** YOUR TASK **
Reproduce verbatim the lines up to and including the one with "return path", starting from the first.

** SUPPLIED DATA **
________________________

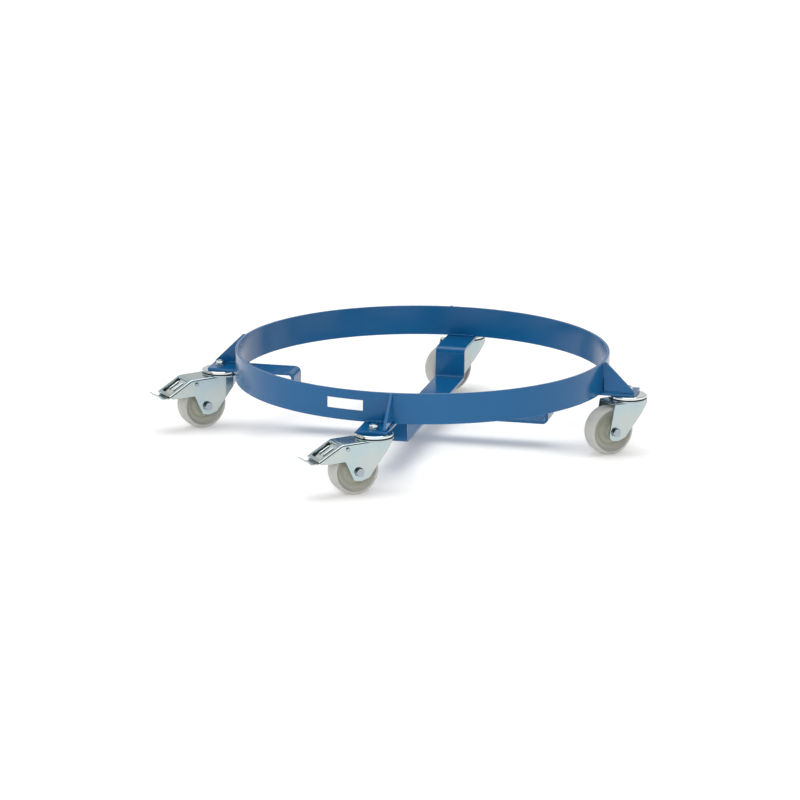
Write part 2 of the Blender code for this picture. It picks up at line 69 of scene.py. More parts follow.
# Caster, millimetres
KINGPIN_RADIUS = 4.0
KINGPIN_BORE = 4.5
KINGPIN_TOP = 13.6
KINGPIN_HEAD = (13.0, -17.1, -11.8)  # flats, low, high
KINGPIN_NUT = (13.0, 7.0, 12.5)
WASHER = (8.5, 5.3, 6.7)  # radius, low, high
CUP_RADIUS = 31.0
CUP_RIM = -4.9
CROWN_RADIUS = 32.0
BALL_CIRCLE = 20.5
BALL_RADIUS = 1.8
BALL_HEIGHT = -4.9
BALLS = 32
# Bounds of the race: faces inside them get near-black painted shade
RACE_EDGE = 30.9
RACE_TOP = -1.0
RACE_FLOOR = -7.9
FORK_HALF = 24.0
SHEET = 2.5
FORK_TOP = -8.0
FORK_BEND = 3.0
CHEEK_BOTTOM = -71.5
CORNER_RADIUS = 4.5
HOOD_KNEE = (66.5, -9.2)
HOOD_TIP = (107.0, -32.5)
WINDOW = (69.0, 102.5, 16.0)  # start, end, half width
AXLE_RADIUS = 4.0
AXLE_BORE = 4.3
AXLE_FLATS = 13.0
TUBE_RADIUS = 6.0
WHEEL_RADIUS = 40.0
THREAD_PITCH = 1.25
PIN_BORE = 2.7
PEDAL_SHEET = 1.8
PEDAL_HALF = 18.5
TONGUE_HALF = 15.0
SPRING_WIRE = 1.0
SPRING_COIL = 3.35
SPRING_TURNS = 5
SPRING_LENGTH = 19.0


# Shape helpers -----------------------------------------------------------------------------------


def fillet(corners, radius, steps, closed=False):
    """The 2D path through corners, each rounded with the radius, or with its own third value."""
    points = [Vector(corner[:2]) for corner in corners]
    path = []
    for index, corner in enumerate(points):
        own = corners[index][2] if len(corners[index]) > 2 else radius
        ends = not closed and index in (0, len(points) - 1)
        if ends or own == 0:
            path.append(corner)
            continue
        before = (points[index - 1] - corner).normalized()
        after = (points[(index + 1) % len(points)] - corner).normalized()
        half = before.angle(after) / 2
        if half > math.radians(89.5):
            path.append(corner)
            continue
        middle = corner + (before + after).normalized() * own / math.sin(half)
        start = (corner + before * own / math.tan(half) - middle).normalized()
        end = (corner + after * own / math.tan(half) - middle).normalized()
        for step in range(steps + 1):
            path.append(middle + start.slerp(end, step / steps) * own)
    return path


def finished(name, bm, sharp=35.0):
    """A smooth-shaded mesh in metres from a bmesh in millimetres."""
    bmesh.ops.recalc_face_normals(bm, faces=bm.faces)
    bmesh.ops.scale(bm, vec=(MM, MM, MM), verts=bm.verts)
    mesh = bpy.data.meshes.new(name)
    bm.to_mesh(mesh)
    bm.free()
    mesh.shade_smooth()
    mesh.set_sharp_from_angle(angle=math.radians(sharp))
    return mesh


def prism(outline, low, high, axes="XZ"):
    """A flat outline in the XZ or XY plane, given thickness from low to high along the third axis."""
    bm = bmesh.new()
    if axes == "XZ":
        corners = [bm.verts.new((u, low, v)) for u, v in outline]
        lift = Vector((0, high - low, 0))
    else:
        corners = [bm.verts.new((u, v, low)) for u, v in outline]
        lift = Vector((0, 0, high - low))
    extruded = bmesh.ops.extrude_face_region(bm, geom=[bm.faces.new(corners)])["geom"]
    raised = [item for item in extruded if isinstance(item, bmesh.types.BMVert)]
    bmesh.ops.translate(bm, verts=raised, vec=lift)
    bmesh.ops.recalc_face_normals(bm, faces=bm.faces)
    return bm


def lathe(profile, steps=96):
    """A closed (radius, z) profile turned round Z."""
    bm = bmesh.new()
    rings = []
    for radius, z in profile:
        ring = []
        for step in range(steps):
            angle = 2 * math.pi * step / steps
            ring.append(bm.verts.new((radius * math.cos(angle), radius * math.sin(angle), z)))
        rings.append(ring)
    for dish_shade, outer in zip(rings, rings[1:] + rings[:1]):
        for step in range(steps):
            after = (step + 1) % steps
            bm.faces.new((dish_shade[step], dish_shade[after], outer[after], outer[step]))
    bmesh.ops.recalc_face_normals(bm, faces=bm.faces)
    return bm


def shaft(rows, steps=48):
    """A round bar along Z through (radius, z) rows, capped at both ends; a radius may vary by angle."""
    bm = bmesh.new()
    rings = []
    for radius, z in rows:
        ring = []
        for step in range(steps):
            angle = 2 * math.pi * step / steps
            reach = radius(angle) if callable(radius) else radius
            ring.append(bm.verts.new((reach * math.cos(angle), reach * math.sin(angle), z)))
        rings.append(ring)
    for lower, upper in zip(rings, rings[1:]):
        for step in range(steps):
            after = (step + 1) % steps
            bm.faces.new((lower[step], lower[after], upper[after], upper[step]))
    bm.faces.new(rings[0])
    bm.faces.new(rings[-1])
    bmesh.ops.recalc_face_normals(bm, faces=bm.faces)
    return bm


def swept(path, section):
    """The outline that section(point, along) gives, carried along a 3D path and capped at both ends."""
    bm = bmesh.new()
    rows = []
    last = len(path) - 1
    for index, point in enumerate(path):
        along = (path[min(index + 1, last)] - path[max(index - 1, 0)]).normalized()
        rows.append([bm.verts.new(place) for place in section(point, along)])
    for first, second in zip(rows, rows[1:]):
        for step in range(len(first)):
            after = (step + 1) % len(first)
            bm.faces.new((first[step], first[after], second[after], second[step]))
    bm.faces.new(rows[0])
    bm.faces.new(rows[-1])
    bmesh.ops.recalc_face_normals(bm, faces=bm.faces)
    return bm


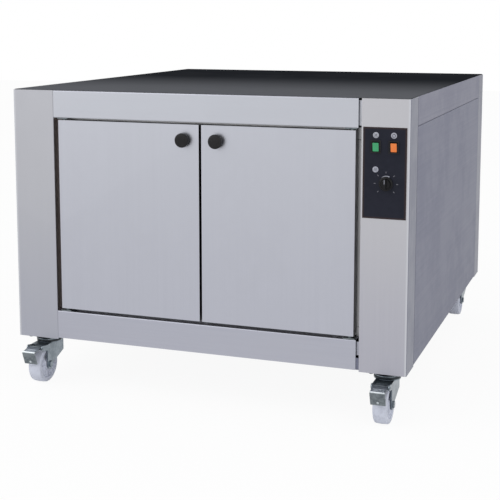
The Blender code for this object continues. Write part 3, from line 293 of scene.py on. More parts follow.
def makeFineTexture():
    # moulded or coated surface: small even bumps with a few larger soft ones
    tree, start, end = newGroup("fineTexture", {"Size": 900.0}, ("Height", "Mask"))
    grain = addNode(tree, "ShaderNodeTexNoise", {"Detail": 2.0, "Roughness": 0.6})
    share = addNode(tree, "ShaderNodeMath", {1: effect["cloudScale"]}, operation="MULTIPLY")
    cloud = addNode(tree, "ShaderNodeTexNoise", {"Detail": 3.0, "Roughness": 0.5})
    joinNodes(tree, (start["Position"], grain.inputs["Vector"]), (start["Size"], grain.inputs["Scale"]),
              (start["Size"], share.inputs[0]), (share.outputs[0], cloud.inputs["Scale"]),
              (start["Position"], cloud.inputs["Vector"]), (grain.outputs["Fac"], end["Height"]),
              (cloud.outputs["Fac"], end["Mask"]))
    return tree


brushedGrain = makeBrushedGrain()
smudges = makeSmudges()
fadeAlong = makeFade()
fineTexture = makeFineTexture()


def startMaterial(name, roughness, metallic, specular=0.5):
    look = bpy.data.materials.new(name)
    look.use_nodes = True
    tree = look.node_tree
    shader = tree.nodes["Principled BSDF"]
    for label, value in (("Roughness", roughness), ("Metallic", metallic), ("Specular IOR Level", specular)):
        shader.inputs[label].default_value = value
    position = tree.nodes.new("ShaderNodeTexCoord").outputs["Object"]
    return look, tree, shader, position


def useGroup(tree, group, position, values=None):
    node = addNode(tree, "ShaderNodeGroup", values, node_tree=group)
    tree.links.new(position, node.inputs["Position"])
    return node


def mixColors(tree, factor, first, second):
    # first and second are colours or sockets, factor a socket
    node = addNode(tree, "ShaderNodeMix", data_type="RGBA")
    tree.links.new(factor, node.inputs[0])
    for value, socket in ((first, node.inputs[6]), (second, node.inputs[7])):
        if isinstance(value, tuple):
            socket.default_value = (*value, 1.0)
        else:
            tree.links.new(value, socket)
    return node.outputs[2]


def spread(tree, source, low, high, fromLow=0.0, fromHigh=1.0):
    node = addNode(tree, "ShaderNodeMapRange",
                   {"From Min": fromLow, "From Max": fromHigh, "To Min": low, "To Max": high})
    tree.links.new(source, node.inputs["Value"])
    return node.outputs["Result"]


def addBump(tree, shader, height, skin):
    bump = addNode(tree, "ShaderNodeBump", {"Strength": skin["relief"], "Distance": skin["reliefDeep"]})
    joinNodes(tree, (height, bump.inputs["Height"]), (bump.outputs["Normal"], shader.inputs["Normal"]))


def fadeMask(tree, position, direction, low, high):
    fade = useGroup(tree, fadeAlong, position, {"Direction": direction, "Low": low, "High": high})
    return fade.outputs["Mask"]


def splitPosition(tree, position):
    parts = addNode(tree, "ShaderNodeSeparateXYZ")
    tree.links.new(position, parts.inputs[0])
    return parts.outputs


def outsideMask(tree, source, low, high):
    # 0 where the source lies nearer to zero than low, 1 from high on, smooth between
    size = addNode(tree, "ShaderNodeMath", operation="ABSOLUTE")
    ease = addNode(tree, "ShaderNodeMapRange", {"From Min": low, "From Max": high},
                   interpolation_type="SMOOTHSTEP")
    joinNodes(tree, (source, size.inputs[0]), (size.outputs[0], ease.inputs["Value"]))
    return ease.outputs["Result"]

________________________

** OUTPUT FOR THIS EXERCISE **
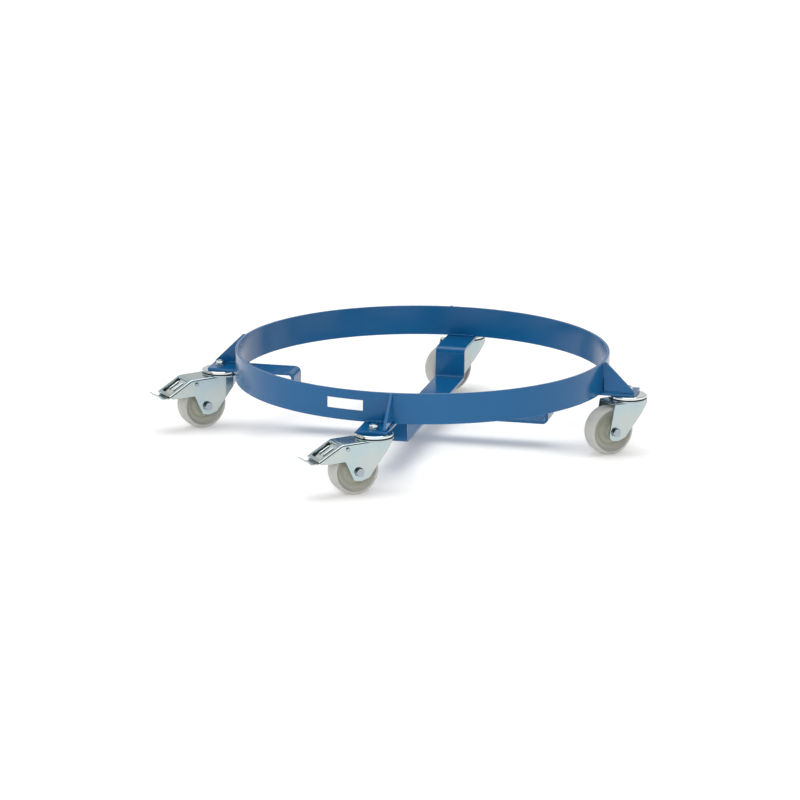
Write part 2 of the Blender code for this picture. It picks up at line 69 of scene.py. More parts follow.
# Caster, millimetres
KINGPIN_RADIUS = 4.0
KINGPIN_BORE = 4.5
KINGPIN_TOP = 13.6
KINGPIN_HEAD = (13.0, -17.1, -11.8)  # flats, low, high
KINGPIN_NUT = (13.0, 7.0, 12.5)
WASHER = (8.5, 5.3, 6.7)  # radius, low, high
CUP_RADIUS = 31.0
CUP_RIM = -4.9
CROWN_RADIUS = 32.0
BALL_CIRCLE = 20.5
BALL_RADIUS = 1.8
BALL_HEIGHT = -4.9
BALLS = 32
# Bounds of the race: faces inside them get near-black painted shade
RACE_EDGE = 30.9
RACE_TOP = -1.0
RACE_FLOOR = -7.9
FORK_HALF = 24.0
SHEET = 2.5
FORK_TOP = -8.0
FORK_BEND = 3.0
CHEEK_BOTTOM = -71.5
CORNER_RADIUS = 4.5
HOOD_KNEE = (66.5, -9.2)
HOOD_TIP = (107.0, -32.5)
WINDOW = (69.0, 102.5, 16.0)  # start, end, half width
AXLE_RADIUS = 4.0
AXLE_BORE = 4.3
AXLE_FLATS = 13.0
TUBE_RADIUS = 6.0
WHEEL_RADIUS = 40.0
THREAD_PITCH = 1.25
PIN_BORE = 2.7
PEDAL_SHEET = 1.8
PEDAL_HALF = 18.5
TONGUE_HALF = 15.0
SPRING_WIRE = 1.0
SPRING_COIL = 3.35
SPRING_TURNS = 5
SPRING_LENGTH = 19.0


# Shape helpers -----------------------------------------------------------------------------------


def fillet(corners, radius, steps, closed=False):
    """The 2D path through corners, each rounded with the radius, or with its own third value."""
    points = [Vector(corner[:2]) for corner in corners]
    path = []
    for index, corner in enumerate(points):
        own = corners[index][2] if len(corners[index]) > 2 else radius
        ends = not closed and index in (0, len(points) - 1)
        if ends or own == 0:
            path.append(corner)
            continue
        before = (points[index - 1] - corner).normalized()
        after = (points[(index + 1) % len(points)] - corner).normalized()
        half = before.angle(after) / 2
        if half > math.radians(89.5):
            path.append(corner)
            continue
        middle = corner + (before + after).normalized() * own / math.sin(half)
        start = (corner + before * own / math.tan(half) - middle).normalized()
        end = (corner + after * own / math.tan(half) - middle).normalized()
        for step in range(steps + 1):
            path.append(middle + start.slerp(end, step / steps) * own)
    return path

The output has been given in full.